• [WRITTEN TASK]:
Print the listing below from its opening line through the line holding "strip(T, [(a, v), ((a", both ends included.

• [INFORMATION SUPPLIED]:

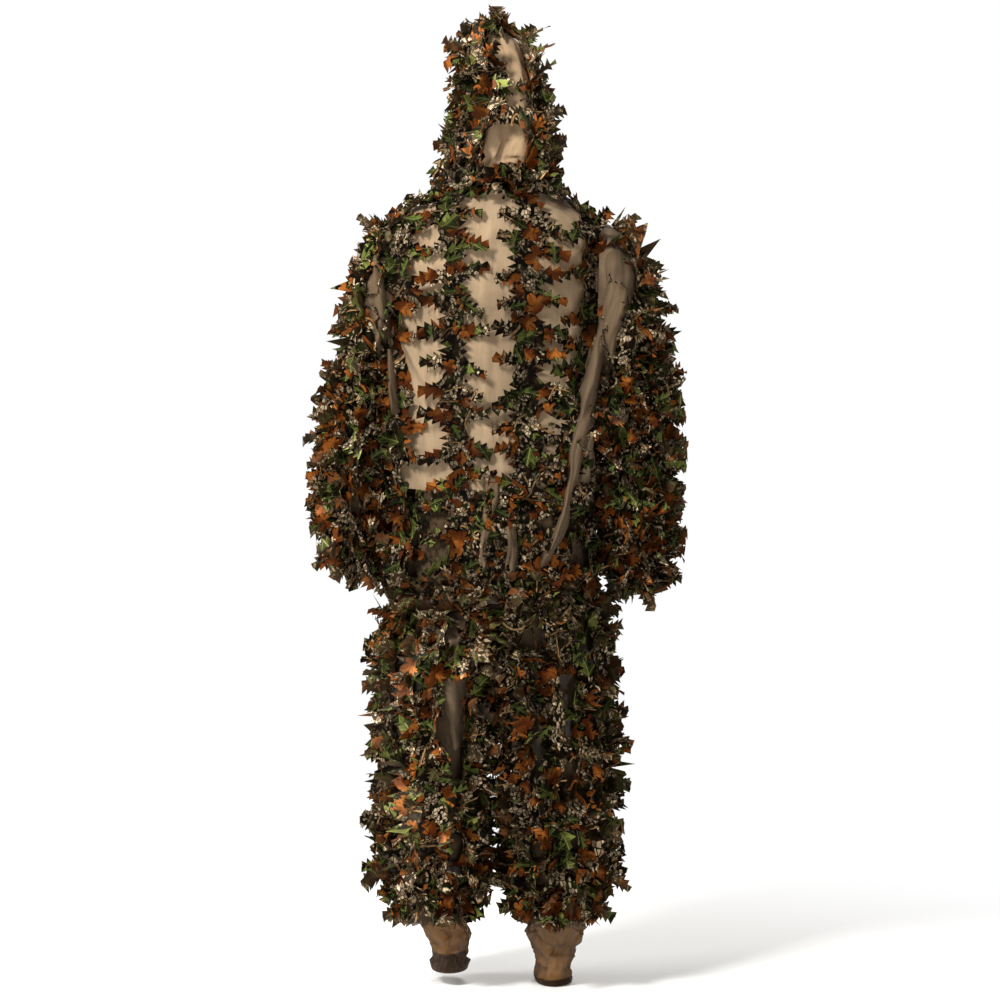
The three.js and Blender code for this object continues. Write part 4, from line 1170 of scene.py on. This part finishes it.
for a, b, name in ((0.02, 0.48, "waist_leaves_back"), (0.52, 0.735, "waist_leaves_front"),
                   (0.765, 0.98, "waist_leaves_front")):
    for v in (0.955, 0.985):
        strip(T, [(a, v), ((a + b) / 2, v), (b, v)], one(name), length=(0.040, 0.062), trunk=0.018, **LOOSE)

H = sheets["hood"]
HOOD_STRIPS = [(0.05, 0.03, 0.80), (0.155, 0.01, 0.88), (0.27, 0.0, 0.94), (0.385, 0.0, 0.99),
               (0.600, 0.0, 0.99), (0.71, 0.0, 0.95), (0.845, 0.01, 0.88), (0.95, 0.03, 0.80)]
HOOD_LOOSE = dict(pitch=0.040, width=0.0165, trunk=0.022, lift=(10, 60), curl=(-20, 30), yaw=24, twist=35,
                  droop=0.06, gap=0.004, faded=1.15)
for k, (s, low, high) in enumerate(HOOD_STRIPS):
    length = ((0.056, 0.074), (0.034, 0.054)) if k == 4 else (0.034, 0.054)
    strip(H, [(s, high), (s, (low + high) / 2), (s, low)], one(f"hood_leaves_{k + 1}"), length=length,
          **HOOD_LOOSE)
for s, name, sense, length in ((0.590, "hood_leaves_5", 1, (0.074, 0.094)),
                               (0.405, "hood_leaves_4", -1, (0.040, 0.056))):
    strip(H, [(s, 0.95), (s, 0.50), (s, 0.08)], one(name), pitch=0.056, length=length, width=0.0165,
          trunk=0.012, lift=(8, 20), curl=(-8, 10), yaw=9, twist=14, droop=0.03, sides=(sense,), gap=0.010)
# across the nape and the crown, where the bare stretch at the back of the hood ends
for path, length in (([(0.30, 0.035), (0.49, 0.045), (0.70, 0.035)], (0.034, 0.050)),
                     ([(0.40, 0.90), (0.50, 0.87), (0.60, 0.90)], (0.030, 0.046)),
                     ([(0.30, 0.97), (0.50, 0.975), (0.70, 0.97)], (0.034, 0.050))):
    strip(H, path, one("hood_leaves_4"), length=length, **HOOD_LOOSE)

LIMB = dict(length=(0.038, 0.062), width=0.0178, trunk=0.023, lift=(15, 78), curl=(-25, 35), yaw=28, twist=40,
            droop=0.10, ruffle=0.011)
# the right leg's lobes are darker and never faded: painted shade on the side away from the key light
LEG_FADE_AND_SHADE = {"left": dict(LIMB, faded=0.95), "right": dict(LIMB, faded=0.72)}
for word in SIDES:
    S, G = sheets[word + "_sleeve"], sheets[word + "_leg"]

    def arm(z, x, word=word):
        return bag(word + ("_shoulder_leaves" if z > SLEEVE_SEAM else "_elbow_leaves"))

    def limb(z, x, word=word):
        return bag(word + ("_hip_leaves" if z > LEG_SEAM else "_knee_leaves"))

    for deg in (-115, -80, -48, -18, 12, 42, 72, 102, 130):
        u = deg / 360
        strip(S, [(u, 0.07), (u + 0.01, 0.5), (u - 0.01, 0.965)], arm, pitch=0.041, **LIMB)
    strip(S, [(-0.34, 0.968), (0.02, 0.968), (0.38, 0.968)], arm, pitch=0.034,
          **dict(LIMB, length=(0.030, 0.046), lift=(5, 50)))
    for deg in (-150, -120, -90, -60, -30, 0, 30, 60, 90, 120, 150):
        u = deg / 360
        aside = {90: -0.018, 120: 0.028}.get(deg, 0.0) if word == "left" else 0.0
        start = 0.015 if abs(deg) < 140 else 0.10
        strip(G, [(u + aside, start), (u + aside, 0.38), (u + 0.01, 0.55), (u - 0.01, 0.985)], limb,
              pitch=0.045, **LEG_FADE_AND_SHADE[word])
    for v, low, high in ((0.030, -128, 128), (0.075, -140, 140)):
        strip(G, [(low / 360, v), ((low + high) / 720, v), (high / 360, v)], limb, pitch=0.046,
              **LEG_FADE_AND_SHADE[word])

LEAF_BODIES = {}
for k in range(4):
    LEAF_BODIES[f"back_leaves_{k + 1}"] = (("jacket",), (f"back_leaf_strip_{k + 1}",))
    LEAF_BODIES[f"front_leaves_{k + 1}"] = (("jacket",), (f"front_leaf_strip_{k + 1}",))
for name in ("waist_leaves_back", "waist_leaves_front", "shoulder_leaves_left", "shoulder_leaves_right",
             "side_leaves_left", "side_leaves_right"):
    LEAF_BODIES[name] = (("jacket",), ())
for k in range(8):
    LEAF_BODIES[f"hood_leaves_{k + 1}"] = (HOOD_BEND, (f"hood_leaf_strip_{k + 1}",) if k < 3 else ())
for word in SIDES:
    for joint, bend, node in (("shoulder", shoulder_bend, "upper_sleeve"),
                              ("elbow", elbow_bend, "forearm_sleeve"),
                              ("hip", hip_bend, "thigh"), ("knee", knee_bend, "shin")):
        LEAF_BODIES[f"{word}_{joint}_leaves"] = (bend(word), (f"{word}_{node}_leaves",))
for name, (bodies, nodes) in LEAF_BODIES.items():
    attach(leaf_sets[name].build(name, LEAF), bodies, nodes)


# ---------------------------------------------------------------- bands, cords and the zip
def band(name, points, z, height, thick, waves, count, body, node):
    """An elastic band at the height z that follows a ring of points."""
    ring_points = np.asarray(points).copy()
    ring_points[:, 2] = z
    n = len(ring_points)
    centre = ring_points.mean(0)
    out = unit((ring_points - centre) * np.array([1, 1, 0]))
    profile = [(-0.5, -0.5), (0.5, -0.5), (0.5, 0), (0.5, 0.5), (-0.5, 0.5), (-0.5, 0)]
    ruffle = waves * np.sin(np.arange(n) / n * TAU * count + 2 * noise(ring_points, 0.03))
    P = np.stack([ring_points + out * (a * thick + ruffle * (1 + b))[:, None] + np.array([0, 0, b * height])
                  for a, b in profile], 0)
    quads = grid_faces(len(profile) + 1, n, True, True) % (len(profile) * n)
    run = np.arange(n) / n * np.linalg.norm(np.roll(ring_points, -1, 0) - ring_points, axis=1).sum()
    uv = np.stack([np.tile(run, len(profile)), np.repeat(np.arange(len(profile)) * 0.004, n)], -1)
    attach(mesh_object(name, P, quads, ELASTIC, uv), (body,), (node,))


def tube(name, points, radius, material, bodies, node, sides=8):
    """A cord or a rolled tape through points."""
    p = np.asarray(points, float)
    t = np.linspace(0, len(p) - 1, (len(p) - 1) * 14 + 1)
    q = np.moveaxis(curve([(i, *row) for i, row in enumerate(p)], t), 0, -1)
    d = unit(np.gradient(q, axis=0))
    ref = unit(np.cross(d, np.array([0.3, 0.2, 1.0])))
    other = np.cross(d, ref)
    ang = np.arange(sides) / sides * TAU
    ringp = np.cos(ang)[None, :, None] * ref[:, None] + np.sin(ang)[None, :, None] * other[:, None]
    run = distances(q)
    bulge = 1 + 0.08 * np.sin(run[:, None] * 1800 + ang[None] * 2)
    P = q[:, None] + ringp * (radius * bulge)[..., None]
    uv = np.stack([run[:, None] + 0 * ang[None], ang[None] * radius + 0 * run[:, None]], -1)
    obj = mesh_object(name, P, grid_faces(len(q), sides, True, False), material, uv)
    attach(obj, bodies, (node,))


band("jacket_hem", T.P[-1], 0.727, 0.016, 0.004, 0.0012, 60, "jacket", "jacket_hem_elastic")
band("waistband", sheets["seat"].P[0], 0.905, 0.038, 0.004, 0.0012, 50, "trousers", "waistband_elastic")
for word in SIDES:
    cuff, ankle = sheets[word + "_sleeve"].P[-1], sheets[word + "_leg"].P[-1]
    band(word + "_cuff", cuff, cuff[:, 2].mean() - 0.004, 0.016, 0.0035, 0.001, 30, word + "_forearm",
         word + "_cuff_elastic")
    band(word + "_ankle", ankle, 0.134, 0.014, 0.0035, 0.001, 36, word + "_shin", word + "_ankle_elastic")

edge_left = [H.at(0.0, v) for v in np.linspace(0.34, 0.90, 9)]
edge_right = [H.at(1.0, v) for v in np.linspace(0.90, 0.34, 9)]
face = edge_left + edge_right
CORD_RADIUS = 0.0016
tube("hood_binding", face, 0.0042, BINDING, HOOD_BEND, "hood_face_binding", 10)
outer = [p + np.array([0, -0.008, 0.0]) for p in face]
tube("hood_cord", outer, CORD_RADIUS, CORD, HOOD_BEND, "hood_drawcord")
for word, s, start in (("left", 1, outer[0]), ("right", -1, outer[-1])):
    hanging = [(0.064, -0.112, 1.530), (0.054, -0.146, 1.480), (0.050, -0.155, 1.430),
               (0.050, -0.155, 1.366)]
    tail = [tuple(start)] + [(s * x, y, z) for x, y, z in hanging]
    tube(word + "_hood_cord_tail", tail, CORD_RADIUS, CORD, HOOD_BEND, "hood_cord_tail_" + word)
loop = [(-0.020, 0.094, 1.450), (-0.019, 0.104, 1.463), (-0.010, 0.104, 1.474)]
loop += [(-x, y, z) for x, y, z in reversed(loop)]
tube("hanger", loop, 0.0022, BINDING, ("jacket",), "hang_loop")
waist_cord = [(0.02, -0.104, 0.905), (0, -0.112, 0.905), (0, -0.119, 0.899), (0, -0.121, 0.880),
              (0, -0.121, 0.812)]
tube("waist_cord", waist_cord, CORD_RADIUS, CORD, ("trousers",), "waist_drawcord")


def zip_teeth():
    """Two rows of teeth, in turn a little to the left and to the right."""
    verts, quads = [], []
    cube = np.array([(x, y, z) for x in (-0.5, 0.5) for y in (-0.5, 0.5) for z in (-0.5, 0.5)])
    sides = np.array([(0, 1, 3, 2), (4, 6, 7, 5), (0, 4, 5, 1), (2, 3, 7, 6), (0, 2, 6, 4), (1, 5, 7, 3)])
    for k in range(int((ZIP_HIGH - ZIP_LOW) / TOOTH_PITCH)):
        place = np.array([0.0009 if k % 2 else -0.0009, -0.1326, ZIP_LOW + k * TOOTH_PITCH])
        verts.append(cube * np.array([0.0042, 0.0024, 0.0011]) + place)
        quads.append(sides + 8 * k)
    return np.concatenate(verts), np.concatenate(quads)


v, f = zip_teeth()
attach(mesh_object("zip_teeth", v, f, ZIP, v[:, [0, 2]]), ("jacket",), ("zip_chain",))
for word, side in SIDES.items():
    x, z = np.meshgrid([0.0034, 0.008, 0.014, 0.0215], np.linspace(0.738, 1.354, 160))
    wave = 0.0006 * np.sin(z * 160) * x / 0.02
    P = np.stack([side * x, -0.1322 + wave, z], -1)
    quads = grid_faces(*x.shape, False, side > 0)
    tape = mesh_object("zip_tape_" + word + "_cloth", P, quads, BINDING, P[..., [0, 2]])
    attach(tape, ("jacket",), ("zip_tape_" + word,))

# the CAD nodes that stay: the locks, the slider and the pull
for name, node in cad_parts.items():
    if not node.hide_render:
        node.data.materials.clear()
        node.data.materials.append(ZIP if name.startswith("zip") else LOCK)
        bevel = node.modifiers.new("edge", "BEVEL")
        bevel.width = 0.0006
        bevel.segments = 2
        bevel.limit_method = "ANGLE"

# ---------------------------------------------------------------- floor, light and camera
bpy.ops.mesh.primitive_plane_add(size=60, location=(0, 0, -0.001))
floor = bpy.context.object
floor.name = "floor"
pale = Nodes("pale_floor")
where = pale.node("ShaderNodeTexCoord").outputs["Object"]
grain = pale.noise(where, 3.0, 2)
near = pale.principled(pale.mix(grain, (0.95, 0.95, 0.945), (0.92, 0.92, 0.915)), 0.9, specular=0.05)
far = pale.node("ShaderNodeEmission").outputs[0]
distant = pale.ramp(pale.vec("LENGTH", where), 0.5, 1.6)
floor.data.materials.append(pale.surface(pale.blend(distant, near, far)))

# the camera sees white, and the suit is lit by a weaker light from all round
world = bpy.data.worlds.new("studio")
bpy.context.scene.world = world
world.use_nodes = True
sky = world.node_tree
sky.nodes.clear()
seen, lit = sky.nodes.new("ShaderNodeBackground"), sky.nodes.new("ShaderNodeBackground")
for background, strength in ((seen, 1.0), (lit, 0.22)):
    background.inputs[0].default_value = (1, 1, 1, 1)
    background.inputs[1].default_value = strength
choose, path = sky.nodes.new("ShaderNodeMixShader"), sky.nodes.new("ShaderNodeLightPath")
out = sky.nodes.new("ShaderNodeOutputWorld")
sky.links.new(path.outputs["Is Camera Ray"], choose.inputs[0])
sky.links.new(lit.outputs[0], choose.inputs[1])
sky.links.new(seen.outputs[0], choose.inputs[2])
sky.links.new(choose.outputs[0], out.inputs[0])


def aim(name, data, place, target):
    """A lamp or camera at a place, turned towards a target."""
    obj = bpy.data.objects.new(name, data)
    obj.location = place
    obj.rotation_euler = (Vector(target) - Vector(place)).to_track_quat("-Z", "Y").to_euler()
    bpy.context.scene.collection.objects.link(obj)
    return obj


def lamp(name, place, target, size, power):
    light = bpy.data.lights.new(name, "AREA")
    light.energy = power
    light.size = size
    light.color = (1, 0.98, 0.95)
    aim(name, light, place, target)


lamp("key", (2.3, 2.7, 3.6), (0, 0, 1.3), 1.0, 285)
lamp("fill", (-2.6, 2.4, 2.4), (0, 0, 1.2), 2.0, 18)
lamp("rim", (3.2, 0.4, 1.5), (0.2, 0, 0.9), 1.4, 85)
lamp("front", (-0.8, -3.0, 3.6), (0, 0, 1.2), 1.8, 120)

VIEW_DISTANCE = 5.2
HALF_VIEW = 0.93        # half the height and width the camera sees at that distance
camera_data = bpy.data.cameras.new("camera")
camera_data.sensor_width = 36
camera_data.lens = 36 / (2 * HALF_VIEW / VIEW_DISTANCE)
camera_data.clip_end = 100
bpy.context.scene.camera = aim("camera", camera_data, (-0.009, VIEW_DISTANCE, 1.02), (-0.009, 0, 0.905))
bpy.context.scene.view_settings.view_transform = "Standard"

• [RESULT FOR THIS TASK]:
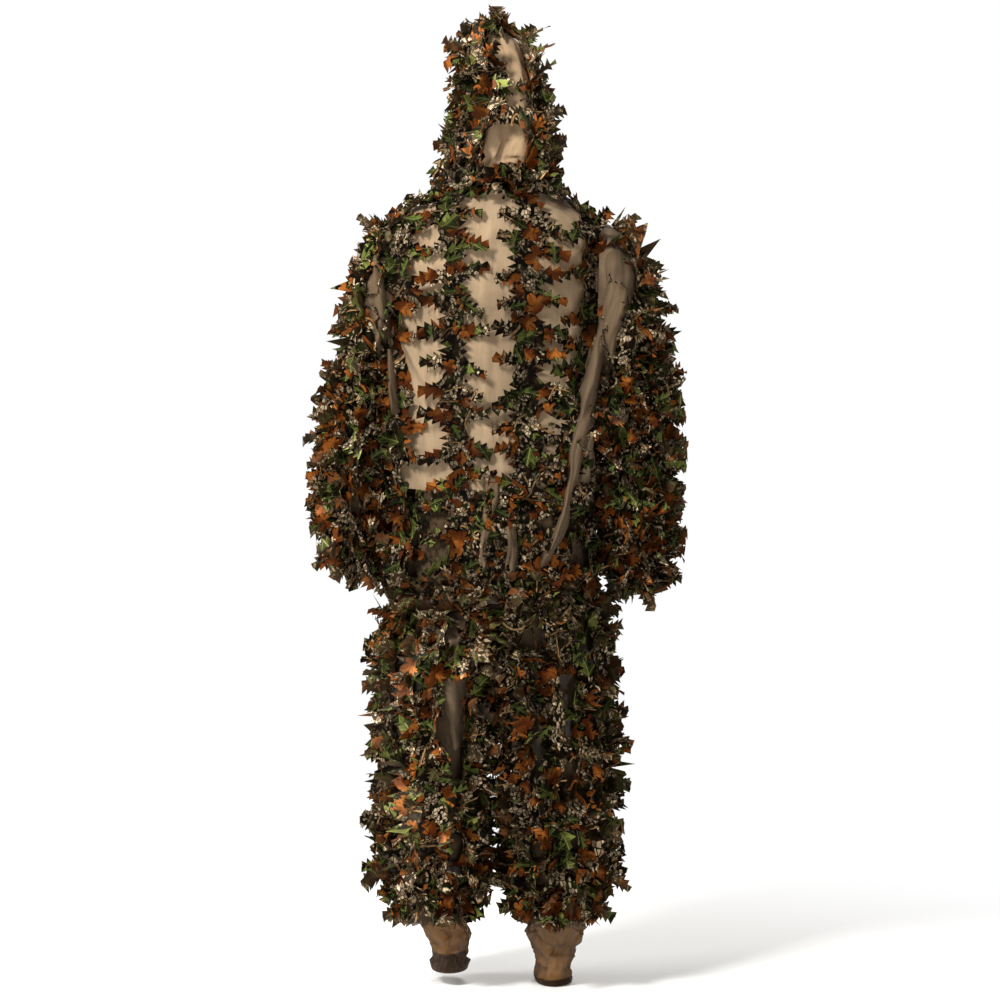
The three.js and Blender code for this object continues. Write part 4, from line 1170 of scene.py on. This part finishes it.
for a, b, name in ((0.02, 0.48, "waist_leaves_back"), (0.52, 0.735, "waist_leaves_front"),
                   (0.765, 0.98, "waist_leaves_front")):
    for v in (0.955, 0.985):
        strip(T, [(a, v), ((a + b) / 2, v), (b, v)], one(name), length=(0.040, 0.062), trunk=0.018, **LOOSE)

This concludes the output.